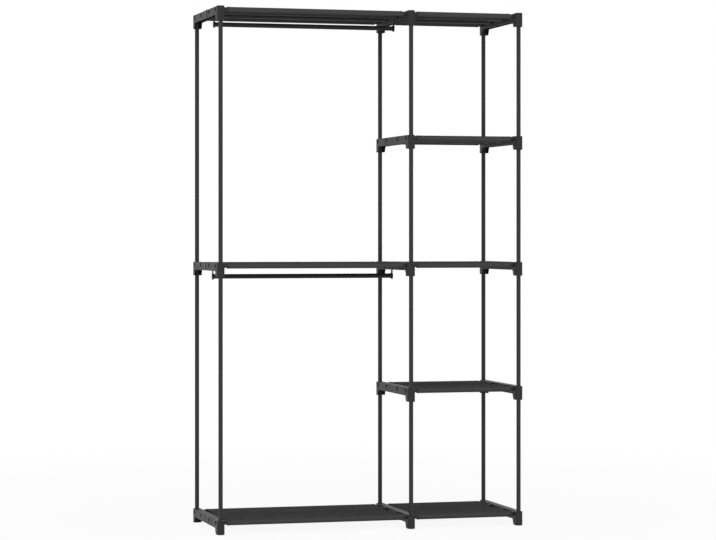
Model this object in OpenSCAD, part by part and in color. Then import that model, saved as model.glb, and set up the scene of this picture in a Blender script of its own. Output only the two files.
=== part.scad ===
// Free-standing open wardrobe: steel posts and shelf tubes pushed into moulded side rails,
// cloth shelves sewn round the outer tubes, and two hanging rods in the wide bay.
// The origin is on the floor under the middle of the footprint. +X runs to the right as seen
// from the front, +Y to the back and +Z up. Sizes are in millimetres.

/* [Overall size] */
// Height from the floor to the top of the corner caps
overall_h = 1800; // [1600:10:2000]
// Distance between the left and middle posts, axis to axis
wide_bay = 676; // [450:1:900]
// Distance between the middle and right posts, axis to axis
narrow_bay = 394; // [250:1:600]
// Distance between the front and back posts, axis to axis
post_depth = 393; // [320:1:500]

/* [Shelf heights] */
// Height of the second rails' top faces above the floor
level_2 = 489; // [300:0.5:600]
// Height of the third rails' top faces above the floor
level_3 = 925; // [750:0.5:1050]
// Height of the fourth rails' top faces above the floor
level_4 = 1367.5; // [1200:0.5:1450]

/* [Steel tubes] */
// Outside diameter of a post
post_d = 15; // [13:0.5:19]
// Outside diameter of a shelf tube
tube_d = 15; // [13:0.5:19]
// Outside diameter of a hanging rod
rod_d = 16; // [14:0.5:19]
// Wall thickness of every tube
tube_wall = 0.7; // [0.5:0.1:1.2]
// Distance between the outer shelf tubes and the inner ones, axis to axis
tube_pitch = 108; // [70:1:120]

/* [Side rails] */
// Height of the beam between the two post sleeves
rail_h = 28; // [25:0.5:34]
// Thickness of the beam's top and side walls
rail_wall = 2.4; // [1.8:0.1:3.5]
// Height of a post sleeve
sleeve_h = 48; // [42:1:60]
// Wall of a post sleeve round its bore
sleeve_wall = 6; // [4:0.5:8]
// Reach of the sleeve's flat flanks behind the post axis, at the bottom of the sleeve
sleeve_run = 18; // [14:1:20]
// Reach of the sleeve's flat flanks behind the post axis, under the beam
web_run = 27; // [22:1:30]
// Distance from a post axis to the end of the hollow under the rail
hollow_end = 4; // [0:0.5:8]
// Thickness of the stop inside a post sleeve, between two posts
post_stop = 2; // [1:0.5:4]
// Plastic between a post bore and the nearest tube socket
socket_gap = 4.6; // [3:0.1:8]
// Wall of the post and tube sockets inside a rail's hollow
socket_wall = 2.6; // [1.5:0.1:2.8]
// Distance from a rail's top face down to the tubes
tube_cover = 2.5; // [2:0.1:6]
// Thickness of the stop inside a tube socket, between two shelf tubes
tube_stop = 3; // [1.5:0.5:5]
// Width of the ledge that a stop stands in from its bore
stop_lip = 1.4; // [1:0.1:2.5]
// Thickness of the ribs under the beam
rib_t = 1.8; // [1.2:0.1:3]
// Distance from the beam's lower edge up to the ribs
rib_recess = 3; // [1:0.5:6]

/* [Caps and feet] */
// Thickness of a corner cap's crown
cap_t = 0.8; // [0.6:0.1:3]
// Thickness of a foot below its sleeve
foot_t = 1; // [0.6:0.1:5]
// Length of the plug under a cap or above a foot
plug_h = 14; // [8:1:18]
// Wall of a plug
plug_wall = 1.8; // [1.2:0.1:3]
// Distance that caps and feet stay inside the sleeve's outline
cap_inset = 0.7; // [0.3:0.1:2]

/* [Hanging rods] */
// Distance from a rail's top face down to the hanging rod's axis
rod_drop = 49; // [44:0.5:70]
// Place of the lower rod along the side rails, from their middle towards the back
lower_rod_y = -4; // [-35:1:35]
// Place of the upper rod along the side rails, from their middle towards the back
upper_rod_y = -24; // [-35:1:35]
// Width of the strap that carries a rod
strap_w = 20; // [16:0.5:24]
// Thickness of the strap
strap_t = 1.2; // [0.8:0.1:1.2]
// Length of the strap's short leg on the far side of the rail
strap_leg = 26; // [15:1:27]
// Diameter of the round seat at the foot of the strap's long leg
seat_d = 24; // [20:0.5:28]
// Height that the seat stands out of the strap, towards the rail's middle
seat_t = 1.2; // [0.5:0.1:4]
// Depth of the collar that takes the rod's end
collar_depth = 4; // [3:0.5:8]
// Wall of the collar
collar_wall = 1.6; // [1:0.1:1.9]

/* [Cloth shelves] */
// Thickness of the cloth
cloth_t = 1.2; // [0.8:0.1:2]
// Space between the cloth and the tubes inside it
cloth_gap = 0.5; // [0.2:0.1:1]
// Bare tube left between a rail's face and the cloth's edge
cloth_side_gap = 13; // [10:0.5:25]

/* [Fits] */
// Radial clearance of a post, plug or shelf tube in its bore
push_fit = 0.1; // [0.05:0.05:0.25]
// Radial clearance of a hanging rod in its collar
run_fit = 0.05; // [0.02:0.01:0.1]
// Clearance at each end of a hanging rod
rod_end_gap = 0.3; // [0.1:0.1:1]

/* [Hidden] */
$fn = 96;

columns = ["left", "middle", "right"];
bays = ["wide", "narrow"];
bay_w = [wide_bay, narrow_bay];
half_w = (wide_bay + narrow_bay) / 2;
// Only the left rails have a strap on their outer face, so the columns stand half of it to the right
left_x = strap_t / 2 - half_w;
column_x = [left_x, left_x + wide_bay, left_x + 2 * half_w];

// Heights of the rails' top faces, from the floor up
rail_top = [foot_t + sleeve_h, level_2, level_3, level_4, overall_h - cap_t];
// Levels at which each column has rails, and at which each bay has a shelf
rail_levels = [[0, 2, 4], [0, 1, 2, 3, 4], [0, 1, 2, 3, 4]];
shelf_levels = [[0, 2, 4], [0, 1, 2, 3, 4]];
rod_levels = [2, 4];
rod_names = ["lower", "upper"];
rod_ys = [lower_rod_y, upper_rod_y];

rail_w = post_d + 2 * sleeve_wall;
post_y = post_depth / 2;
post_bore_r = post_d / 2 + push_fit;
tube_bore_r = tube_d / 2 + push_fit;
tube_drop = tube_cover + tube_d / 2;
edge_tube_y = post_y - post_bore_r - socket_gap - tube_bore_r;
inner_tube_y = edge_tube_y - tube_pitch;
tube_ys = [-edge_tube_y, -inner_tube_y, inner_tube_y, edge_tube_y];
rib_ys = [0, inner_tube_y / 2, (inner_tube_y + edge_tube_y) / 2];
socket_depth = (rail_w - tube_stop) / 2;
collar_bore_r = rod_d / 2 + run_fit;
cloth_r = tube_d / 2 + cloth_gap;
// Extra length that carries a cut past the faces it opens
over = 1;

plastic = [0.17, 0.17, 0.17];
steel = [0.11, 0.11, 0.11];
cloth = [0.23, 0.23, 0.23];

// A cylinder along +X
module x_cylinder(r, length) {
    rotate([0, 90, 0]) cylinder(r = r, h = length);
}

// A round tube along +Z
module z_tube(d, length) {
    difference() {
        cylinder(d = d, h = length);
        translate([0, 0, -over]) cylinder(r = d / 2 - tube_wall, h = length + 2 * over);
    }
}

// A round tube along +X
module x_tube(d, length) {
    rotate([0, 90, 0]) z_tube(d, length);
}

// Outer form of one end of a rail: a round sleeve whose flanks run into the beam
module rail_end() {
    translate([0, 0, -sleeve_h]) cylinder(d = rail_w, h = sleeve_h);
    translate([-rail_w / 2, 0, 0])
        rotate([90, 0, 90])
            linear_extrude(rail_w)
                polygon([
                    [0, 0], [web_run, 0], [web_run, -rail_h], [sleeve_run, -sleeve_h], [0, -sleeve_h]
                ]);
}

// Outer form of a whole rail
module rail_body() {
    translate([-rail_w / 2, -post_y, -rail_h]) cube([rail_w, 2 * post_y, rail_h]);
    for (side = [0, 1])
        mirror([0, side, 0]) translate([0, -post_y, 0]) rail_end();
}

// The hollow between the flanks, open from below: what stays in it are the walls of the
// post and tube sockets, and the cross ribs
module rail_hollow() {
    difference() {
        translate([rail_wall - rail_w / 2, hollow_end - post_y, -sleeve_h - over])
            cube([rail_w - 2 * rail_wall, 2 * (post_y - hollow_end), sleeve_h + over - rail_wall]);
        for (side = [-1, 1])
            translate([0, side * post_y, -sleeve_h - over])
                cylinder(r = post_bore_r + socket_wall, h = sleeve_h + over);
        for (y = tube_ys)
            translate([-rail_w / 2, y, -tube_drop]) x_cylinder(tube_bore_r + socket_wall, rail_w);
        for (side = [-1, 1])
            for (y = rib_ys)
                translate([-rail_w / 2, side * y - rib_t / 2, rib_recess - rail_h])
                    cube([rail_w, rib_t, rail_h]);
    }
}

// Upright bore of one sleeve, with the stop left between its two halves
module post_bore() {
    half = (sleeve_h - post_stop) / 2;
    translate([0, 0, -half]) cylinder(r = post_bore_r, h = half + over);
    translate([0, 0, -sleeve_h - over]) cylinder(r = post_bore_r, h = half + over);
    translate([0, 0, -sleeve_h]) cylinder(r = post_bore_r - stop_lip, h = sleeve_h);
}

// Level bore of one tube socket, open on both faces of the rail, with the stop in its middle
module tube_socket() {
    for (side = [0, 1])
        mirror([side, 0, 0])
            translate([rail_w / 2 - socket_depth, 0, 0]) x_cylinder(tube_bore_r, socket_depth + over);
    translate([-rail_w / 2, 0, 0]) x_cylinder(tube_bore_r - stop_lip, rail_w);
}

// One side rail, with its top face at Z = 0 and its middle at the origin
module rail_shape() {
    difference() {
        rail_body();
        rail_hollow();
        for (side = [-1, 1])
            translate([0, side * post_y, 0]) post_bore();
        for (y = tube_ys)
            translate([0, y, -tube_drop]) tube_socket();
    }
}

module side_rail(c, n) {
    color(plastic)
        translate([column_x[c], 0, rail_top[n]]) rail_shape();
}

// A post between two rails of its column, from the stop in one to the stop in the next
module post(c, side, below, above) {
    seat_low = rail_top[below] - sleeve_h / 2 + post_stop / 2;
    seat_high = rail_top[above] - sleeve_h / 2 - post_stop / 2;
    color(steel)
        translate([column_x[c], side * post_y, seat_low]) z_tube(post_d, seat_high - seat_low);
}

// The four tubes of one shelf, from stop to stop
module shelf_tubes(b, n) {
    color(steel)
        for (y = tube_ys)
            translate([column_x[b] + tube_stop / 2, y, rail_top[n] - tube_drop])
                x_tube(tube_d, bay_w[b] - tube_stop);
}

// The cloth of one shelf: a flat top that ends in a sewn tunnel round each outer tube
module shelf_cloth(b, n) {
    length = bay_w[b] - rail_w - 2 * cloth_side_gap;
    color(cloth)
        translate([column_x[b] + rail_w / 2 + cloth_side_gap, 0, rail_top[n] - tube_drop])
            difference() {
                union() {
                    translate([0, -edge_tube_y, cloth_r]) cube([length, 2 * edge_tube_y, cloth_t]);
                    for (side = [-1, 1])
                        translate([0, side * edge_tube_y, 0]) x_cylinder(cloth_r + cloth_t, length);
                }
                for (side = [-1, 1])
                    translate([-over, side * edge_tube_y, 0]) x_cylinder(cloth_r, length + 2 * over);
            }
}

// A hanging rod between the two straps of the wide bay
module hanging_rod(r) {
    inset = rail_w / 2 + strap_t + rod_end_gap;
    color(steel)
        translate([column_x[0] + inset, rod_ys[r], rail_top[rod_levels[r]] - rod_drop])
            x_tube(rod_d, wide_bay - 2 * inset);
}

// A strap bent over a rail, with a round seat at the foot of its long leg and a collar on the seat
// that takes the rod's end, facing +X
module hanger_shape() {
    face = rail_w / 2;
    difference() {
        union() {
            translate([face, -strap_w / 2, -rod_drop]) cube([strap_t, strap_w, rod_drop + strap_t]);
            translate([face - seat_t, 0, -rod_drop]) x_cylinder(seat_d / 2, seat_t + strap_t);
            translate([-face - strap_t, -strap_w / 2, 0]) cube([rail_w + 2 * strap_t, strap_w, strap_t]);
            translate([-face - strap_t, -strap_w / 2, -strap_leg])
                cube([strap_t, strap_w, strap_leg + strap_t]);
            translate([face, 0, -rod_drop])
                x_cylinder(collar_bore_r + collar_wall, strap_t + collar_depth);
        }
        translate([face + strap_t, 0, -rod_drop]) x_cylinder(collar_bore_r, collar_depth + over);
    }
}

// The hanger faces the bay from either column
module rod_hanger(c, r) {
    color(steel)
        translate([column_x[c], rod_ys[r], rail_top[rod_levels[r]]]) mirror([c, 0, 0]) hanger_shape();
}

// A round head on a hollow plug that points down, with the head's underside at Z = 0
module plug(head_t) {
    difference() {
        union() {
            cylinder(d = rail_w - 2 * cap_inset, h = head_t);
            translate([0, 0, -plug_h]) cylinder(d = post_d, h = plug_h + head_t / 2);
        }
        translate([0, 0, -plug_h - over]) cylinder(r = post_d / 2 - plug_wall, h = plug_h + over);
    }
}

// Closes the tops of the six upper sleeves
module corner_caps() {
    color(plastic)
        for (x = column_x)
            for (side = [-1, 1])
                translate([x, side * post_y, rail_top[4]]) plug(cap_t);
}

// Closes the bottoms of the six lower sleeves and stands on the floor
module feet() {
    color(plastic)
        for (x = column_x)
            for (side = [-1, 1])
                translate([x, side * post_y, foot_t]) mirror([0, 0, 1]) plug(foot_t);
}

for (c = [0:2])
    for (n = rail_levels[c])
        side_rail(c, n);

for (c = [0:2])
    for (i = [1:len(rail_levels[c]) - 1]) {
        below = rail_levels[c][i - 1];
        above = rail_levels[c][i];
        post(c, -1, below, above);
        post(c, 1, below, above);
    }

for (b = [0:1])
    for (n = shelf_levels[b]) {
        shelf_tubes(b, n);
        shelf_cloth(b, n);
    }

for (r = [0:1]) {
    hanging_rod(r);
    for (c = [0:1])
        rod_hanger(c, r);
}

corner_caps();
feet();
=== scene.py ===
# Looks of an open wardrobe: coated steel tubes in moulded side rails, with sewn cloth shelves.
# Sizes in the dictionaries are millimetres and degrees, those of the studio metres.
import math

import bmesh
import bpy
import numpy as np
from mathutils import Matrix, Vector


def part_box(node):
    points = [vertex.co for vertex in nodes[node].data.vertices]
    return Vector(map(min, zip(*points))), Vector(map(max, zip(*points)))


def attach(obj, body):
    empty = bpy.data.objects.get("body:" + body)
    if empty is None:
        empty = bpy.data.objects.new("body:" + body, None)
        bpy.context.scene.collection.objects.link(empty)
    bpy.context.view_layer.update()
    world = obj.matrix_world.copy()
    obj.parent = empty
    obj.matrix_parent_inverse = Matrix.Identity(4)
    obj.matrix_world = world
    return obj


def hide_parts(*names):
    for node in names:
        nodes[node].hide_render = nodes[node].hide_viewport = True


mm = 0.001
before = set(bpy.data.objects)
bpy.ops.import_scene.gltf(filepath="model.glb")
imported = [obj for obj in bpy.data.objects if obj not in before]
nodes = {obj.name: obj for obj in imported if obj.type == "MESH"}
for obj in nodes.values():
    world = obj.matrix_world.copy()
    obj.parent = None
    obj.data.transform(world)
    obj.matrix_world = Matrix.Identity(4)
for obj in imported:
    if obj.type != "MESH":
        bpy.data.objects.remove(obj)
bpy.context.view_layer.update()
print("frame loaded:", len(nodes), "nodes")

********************

=== What you should do ===
Extract the run of lines that opens with the line containing "for (b = [0:1])" and closes with the line containing "points = [vertex.co"; reproduce it exactly and add nothing.

=== Task solution ===
for (b = [0:1])
    for (n = shelf_levels[b]) {
        shelf_tubes(b, n);
        shelf_cloth(b, n);
    }

for (r = [0:1]) {
    hanging_rod(r);
    for (c = [0:1])
        rod_hanger(c, r);
}

corner_caps();
feet();
=== scene.py ===
# Looks of an open wardrobe: coated steel tubes in moulded side rails, with sewn cloth shelves.
# Sizes in the dictionaries are millimetres and degrees, those of the studio metres.
import math

import bmesh
import bpy
import numpy as np
from mathutils import Matrix, Vector


def part_box(node):
    points = [vertex.co for vertex in nodes[node].data.vertices]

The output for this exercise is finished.